Data provided:
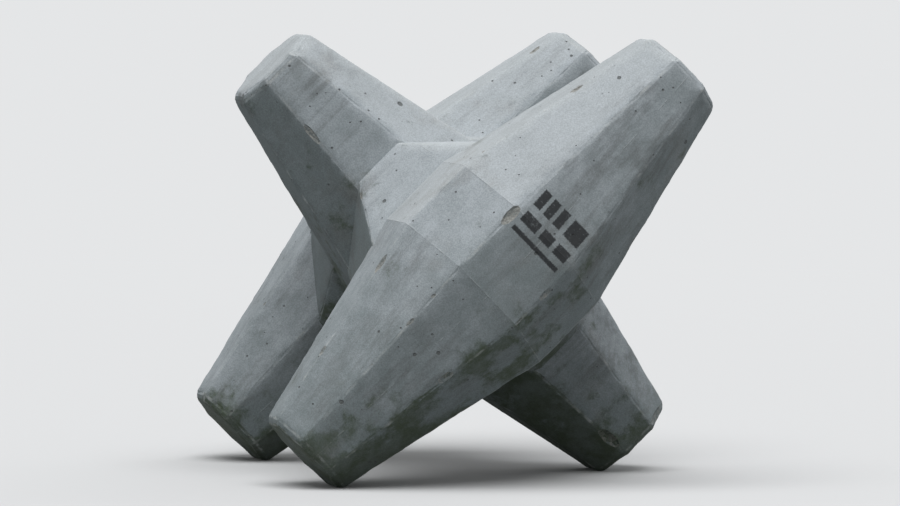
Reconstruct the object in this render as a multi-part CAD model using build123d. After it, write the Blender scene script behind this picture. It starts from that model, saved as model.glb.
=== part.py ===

--

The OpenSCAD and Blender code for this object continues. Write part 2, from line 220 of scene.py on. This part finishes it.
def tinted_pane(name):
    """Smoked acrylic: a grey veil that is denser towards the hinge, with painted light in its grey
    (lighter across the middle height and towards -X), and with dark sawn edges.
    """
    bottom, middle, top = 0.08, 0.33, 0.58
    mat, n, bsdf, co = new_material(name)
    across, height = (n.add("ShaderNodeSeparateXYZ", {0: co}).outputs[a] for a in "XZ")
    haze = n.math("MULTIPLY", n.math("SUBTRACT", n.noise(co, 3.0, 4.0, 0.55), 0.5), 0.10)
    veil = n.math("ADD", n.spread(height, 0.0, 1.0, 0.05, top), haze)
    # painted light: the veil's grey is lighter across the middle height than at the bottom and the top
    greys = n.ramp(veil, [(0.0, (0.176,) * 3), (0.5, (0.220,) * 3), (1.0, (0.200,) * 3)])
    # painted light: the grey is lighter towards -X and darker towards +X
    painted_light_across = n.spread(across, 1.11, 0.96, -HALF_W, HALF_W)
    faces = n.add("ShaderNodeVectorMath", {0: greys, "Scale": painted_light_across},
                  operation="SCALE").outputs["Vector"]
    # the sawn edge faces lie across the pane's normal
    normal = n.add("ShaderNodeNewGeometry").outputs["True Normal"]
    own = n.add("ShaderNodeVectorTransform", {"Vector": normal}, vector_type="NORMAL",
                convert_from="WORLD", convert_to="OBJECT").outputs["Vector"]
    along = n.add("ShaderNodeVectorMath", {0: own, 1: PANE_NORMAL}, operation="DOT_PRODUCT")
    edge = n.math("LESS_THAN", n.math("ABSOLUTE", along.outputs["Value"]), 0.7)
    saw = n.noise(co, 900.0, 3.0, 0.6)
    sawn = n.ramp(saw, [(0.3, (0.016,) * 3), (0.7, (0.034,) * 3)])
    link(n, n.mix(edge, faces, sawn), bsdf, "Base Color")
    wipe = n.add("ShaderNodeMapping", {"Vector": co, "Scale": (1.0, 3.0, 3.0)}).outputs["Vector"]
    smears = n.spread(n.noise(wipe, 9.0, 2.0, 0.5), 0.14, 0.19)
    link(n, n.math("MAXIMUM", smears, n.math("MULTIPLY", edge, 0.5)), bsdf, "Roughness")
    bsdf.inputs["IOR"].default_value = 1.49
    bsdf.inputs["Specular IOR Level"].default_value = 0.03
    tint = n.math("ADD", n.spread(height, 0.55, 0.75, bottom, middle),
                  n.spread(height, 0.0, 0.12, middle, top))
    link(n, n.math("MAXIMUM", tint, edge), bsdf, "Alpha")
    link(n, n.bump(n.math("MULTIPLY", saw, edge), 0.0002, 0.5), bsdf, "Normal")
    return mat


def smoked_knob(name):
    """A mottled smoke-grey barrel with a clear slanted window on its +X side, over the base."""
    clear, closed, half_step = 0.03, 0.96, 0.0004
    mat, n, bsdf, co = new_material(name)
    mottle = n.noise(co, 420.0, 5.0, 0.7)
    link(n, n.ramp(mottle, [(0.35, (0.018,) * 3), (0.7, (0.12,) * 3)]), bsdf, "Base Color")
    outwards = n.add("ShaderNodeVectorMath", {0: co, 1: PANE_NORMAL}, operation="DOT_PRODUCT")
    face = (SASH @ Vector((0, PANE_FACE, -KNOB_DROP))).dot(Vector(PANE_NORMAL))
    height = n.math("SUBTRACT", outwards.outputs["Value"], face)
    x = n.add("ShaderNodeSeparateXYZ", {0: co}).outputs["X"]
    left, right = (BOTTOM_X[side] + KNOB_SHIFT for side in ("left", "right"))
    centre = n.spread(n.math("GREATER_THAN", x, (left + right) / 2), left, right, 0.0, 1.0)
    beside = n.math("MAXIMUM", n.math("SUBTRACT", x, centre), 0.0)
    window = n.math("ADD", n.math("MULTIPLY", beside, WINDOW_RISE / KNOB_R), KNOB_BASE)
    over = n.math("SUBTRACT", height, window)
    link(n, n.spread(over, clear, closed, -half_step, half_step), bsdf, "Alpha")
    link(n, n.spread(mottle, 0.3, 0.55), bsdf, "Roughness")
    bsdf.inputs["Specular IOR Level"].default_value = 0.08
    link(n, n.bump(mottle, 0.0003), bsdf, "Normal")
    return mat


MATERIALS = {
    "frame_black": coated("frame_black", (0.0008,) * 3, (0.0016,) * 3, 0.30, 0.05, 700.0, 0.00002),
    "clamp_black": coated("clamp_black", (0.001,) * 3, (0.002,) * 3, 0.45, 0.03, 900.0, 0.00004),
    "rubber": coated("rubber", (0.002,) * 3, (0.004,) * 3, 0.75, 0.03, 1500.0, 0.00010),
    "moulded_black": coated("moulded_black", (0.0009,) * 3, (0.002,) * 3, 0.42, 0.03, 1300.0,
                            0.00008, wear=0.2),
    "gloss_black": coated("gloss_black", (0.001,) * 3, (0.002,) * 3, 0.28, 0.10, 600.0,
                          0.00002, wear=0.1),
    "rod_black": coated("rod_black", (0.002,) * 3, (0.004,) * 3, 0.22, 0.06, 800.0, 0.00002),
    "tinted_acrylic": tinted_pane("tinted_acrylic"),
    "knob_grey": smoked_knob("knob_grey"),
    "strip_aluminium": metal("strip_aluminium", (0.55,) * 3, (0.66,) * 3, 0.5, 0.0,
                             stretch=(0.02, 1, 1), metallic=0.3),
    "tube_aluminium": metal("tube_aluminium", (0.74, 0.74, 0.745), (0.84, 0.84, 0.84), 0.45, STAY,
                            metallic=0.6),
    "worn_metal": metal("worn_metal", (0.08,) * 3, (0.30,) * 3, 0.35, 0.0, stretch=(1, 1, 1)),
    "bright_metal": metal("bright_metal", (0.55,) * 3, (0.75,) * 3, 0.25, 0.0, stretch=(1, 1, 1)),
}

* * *

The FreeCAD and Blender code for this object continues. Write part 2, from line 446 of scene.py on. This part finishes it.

Aim of the task: Among the entries above, how many lines include the word "finishes"? Reply with the number only.

Expected answer: 2